DIRECTIONS
Return only the lines from the top of the material through the line marked by "import * as THREE from 'three';", unaltered.

:::

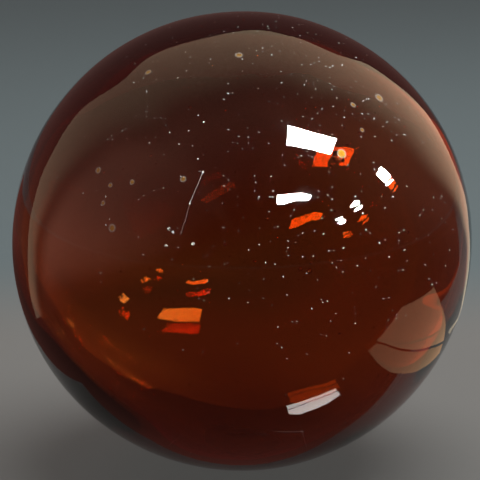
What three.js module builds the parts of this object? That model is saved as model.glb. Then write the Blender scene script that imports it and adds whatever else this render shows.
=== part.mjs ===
// Witch ball: one sealed ball of amber glass, blown by hand and ground flat where it rests.
// Millimetres, +Z up. The origin is the middle of the ground flat, which lies in the plane z = 0,
// and the side that is seen first faces -Y.
import * as THREE from 'three';

// The ball's outer diameter, over the glass.
const ballDiameter = 125;
// The ground pontil flat underneath, which keeps the ball from rolling.
const restFlatDiameter = 20;
// How far the crown leans towards +X over the foot: blown glass sags a little while it cools, so
// the outline is very slightly oval, with its long axis rising towards +X.
const crownLean = 0.6;

// Steps up the profile from the edge of the flat to the crown, and steps round the ball.
const profileSteps = 36;
const roundSteps = 72;

const glassColour = 0x8a3a14;
const glassRoughness = 0.04;
const glassOpacity = 0.8;

// How far the ball's centre stands above the flat that is ground off it.
function centreHeight() {
  return Math.sqrt((ballDiameter / 2) ** 2 - (restFlatDiameter / 2) ** 2);
}

// Half the outline of the round ball, as distance from the axis and height over the flat: out
// from the middle of the flat to its edge, then up the arc of the ball to the crown.
function ballProfile() {
  const radius = ballDiameter / 2;
  const edgeAngle = Math.asin(restFlatDiameter / 2 / radius);
  const points = [new THREE.Vector2(0, 0)];
  for (let step = 0; step < profileSteps; step++) {
    const angle = THREE.MathUtils.lerp(edgeAngle, Math.PI, step / profileSteps);
    const height = centreHeight() - radius * Math.cos(angle);
    points.push(new THREE.Vector2(radius * Math.sin(angle), height));
  }
  points.push(new THREE.Vector2(0, centreHeight() + radius));
  return points;
}

// The profile turned about the vertical axis, then leaned: each level shifts towards +X in
// proportion to its height, which leaves the flat where it is, level and round.
function ballGeometry() {
  const geometry = new THREE.LatheGeometry(ballProfile(), roundSteps);
  geometry.rotateX(Math.PI / 2);
  const leanPerHeight = crownLean / (centreHeight() + ballDiameter / 2);
  geometry.applyMatrix4(new THREE.Matrix4().makeShear(0, 0, 0, 0, leanPerHeight, 0));
  return geometry;
}

// Amber bottle glass with the polish that the fire leaves.
function amberGlass() {
  return new THREE.MeshStandardMaterial({
    color: glassColour,
    roughness: glassRoughness,
    metalness: 0,
    transparent: true,
    opacity: glassOpacity,
  });
}

// The ball is sealed, so it is one solid.
const ball = new THREE.Mesh(ballGeometry(), amberGlass());
ball.name = 'glass_ball';

const witchBall = new THREE.Group();
witchBall.add(ball);

export default witchBall;
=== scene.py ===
"""A lesson in cells: the looks of a witch ball, one sealed ball of dark amber glass blown by hand."""
# %% [markdown]
# # The frame comes first
# The ball was built and weighed elsewhere as a plain solid. Loading that solid first gives this
# scene its size and place: nothing below moves or resizes it, and every length is in metres.

# %% Load the frame
import math

import bpy
import numpy as np
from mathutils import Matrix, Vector


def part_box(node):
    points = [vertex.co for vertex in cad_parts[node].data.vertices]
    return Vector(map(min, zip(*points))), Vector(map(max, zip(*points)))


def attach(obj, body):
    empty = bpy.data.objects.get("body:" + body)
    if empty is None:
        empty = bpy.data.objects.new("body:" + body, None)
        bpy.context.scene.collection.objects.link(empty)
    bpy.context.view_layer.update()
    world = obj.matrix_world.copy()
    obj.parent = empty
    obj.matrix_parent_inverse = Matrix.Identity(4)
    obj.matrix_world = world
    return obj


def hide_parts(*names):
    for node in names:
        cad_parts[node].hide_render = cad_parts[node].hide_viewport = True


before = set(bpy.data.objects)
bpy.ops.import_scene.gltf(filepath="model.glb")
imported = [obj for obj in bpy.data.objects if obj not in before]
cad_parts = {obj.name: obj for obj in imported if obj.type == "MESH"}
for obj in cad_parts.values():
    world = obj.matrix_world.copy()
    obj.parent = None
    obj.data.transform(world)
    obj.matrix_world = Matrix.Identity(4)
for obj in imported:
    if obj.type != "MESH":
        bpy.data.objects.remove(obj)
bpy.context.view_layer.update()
NODE = "glass_ball"

# %% [markdown]
# # What the solid says about the ball
# A ball that is ground flat underneath, and whose crown leans a little over its foot, has four
# sizes: its radius, the height of its centre, the radius of the flat and the lean. The box gives
# them all. Its depth is the diameter, because the lean is only sideways; the flat follows from
# Pythagoras; and the middle of the box is about half the lean away from the middle of the flat.

# %% Read the four sizes
low, high = (np.array(corner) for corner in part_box(NODE))
RADIUS = (high[1] - low[1]) / 2
HEIGHT = high[2] - low[2]
CENTRE_HEIGHT = HEIGHT - RADIUS
FLAT_RADIUS = math.sqrt(RADIUS ** 2 - CENTRE_HEIGHT ** 2)
LEAN = (low[0] + high[0]) / 2 * HEIGHT / CENTRE_HEIGHT
CENTRE = np.array([(low[0] + high[0]) / 2, 0.0, CENTRE_HEIGHT])
print(f"radius {RADIUS:.4f}, flat {FLAT_RADIUS:.4f}, lean {LEAN:.5f}, centre {CENTRE.round(5)}")

# %% [markdown]
# # A camera where the photographer stood
# The ball fills the picture, so its outline fixes the camera once a distance is chosen: the edge
# of a ball shows where a ray just grazes it, at the angle whose sine is radius over distance.
# The lens follows from that angle and the outline's radius in pixels. The camera looks a little
# past the middle of the ball, which puts the ball where it lies in the picture.

# %% Set up the camera
PICTURE = 480                      # pixels, each way
BALL_AT = (242.0, 241.0)           # the outline's centre in the picture
BALL_PIXELS = 230.0                # the outline's radius
ELEVATION = math.radians(12)
DISTANCE = 8 * RADIUS
SENSOR = 36.0

focal = BALL_PIXELS / math.tan(math.asin(RADIUS / DISTANCE))
toward_camera = np.array([0.0, -math.cos(ELEVATION), math.sin(ELEVATION)])
camera_at = CENTRE + DISTANCE * toward_camera
middle = np.array([PICTURE / 2, PICTURE / 2])
aim_x, aim_y = (middle - BALL_AT) / focal * DISTANCE
picture_up = np.array([0.0, math.sin(ELEVATION), math.cos(ELEVATION)])
aim = CENTRE + aim_x * np.array([1.0, 0.0, 0.0]) - aim_y * picture_up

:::

THE REPLY
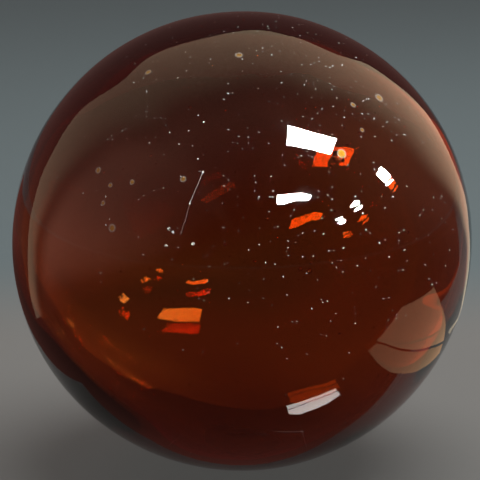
What three.js module builds the parts of this object? That model is saved as model.glb. Then write the Blender scene script that imports it and adds whatever else this render shows.
=== part.mjs ===
// Witch ball: one sealed ball of amber glass, blown by hand and ground flat where it rests.
// Millimetres, +Z up. The origin is the middle of the ground flat, which lies in the plane z = 0,
// and the side that is seen first faces -Y.
import * as THREE from 'three';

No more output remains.